Les qualificatifs associés aux Smartphones

Il est demandé aux testeurs d’énoncer  3 adjectifs, ou expressions, leur venant en tête suite à la passation. Ces adjectifs ou expressions peuvent être positifs ou négatifs. Cela permet de cerner leur première impression.

Proportion en pourcentage d’adjectifs positif vs négatif utilisés pour définir l’OS

Proportion en pourcentage d’adjectifs positif vs négatif utilisés pour définir l’OS

On constate que :

  • Windows 7.5 avec son interface Metro reste en retrait par rapport à ses concurrents au niveau du taux de pourcentage de qualificatifs positifs.
  • iOS et Android ont une proportion de qualificatifs positifs identique et importante (72%) contre (44%) pour Windows 7.5.

Les adjectifs positifs mentionnés sont globalement les mêmes d’un système à l’autre : fluide, performant, intuitif, bien, sympa, rapide, simple, facile. Seul leur taux de rappel varie.

Les adjectif négatifs sont  pour :

  • iOS : fermé, compliqué (trop de choses), lourd (poids)
  • Android : long, énervant, compliqué, incertain (manque de feedback), « perfectionnable »
  • Windows 7.5 : complexe, mal conçu, trop épuré, peu intuitif, pas pratique, fastidieux, ennuyeux, fouillis, compliqué, long, austère, brouillon.

On observe que les adjectifs négatifs employés pour décrire  Windows 7.5 (complexe, mal conçu) font référence à :

  • l’organisation des menus (par exemple des difficultés à accéder à la rubrique « paramètres » qui n’est pas accessible à partir de l’écran d’accueil),
  • l’absence d’homogénéité (d’une tâche à l’autre les fonctionnalités sont présentes ou non)
  • l’absence d’affichage de la barre d’état (pour connaître l’état de charge de la batterie ou le niveau de réception).

Les « Geeks » seraient-ils plus exigeants ?

La variable profil utilisateur a-t-elle une influence sur la perception et le ressenti de l’OS Windows 7.5 ?

Comparatifs profils utilisateurs (en pourcentages)

Comparatifs profils utilisateurs (en pourcentages)

Il semblerait que oui. On observe que le pourcentage de réponses négatives aux questions posées après la réalisation de chaque tâche est supérieur pour les testeurs habitués à utiliser des Smartphones équipés de l’OS Android.

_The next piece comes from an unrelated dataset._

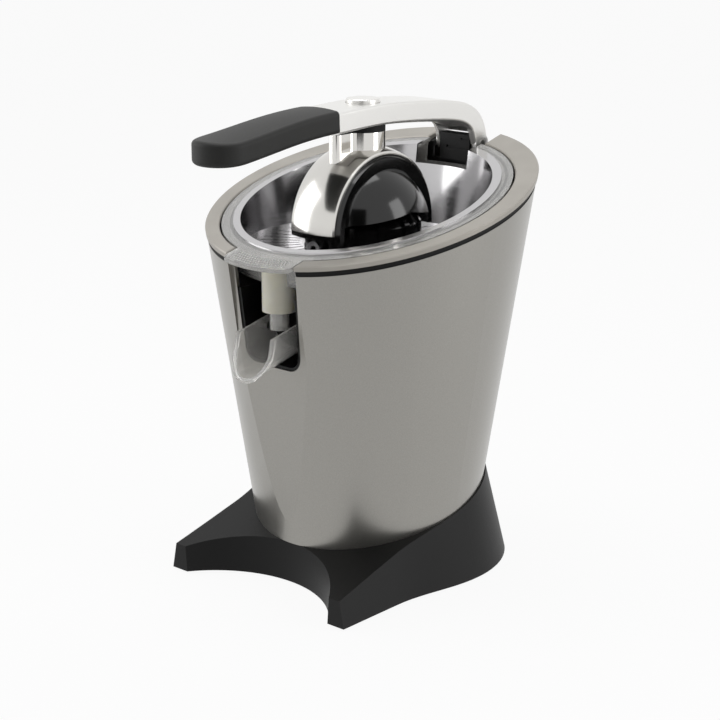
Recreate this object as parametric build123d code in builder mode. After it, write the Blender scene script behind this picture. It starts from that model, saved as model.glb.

Il est à noter que parmi les testeurs recrutés pour ce profil quatre d’entre eux ont de fortes connaissances en développement informatiques. Certains ont mentionné spontanément avoir choisi Android pour son système ouvert. Il se pourrait ainsi que les utilisateurs ayant un background  de « Geek » soient enclins à être plus sévères avec l’approche proposée par Windows 7.5, contrairement aux profils utilisateurs non experts en développement informatique.

Les évocations

Les évocations sont une technique rapide et simple pour obtenir des informations concernant les éléments d’une page qui ont été compris (et donc retenus). Les éléments qui n’ont pas été compris et ceux que l’utilisateur n’a pas jugé utiles ou pertinents pour lui disparaissent purement et simplement de sa mémoire et ne sont donc pas représentés dans les croquis que l’on demande aux utilisateurs en fin de test. Les évocations permettent en outre de voir si les éléments sont dessinés au bon endroit (si ce n’est pas le cas, cela signifie que l’endroit choisi dans l’interface n’est pas celui que l’utilisateur considère normal pour ce contenu), si les labels sont corrects, si les images ont frappé l’utilisateur.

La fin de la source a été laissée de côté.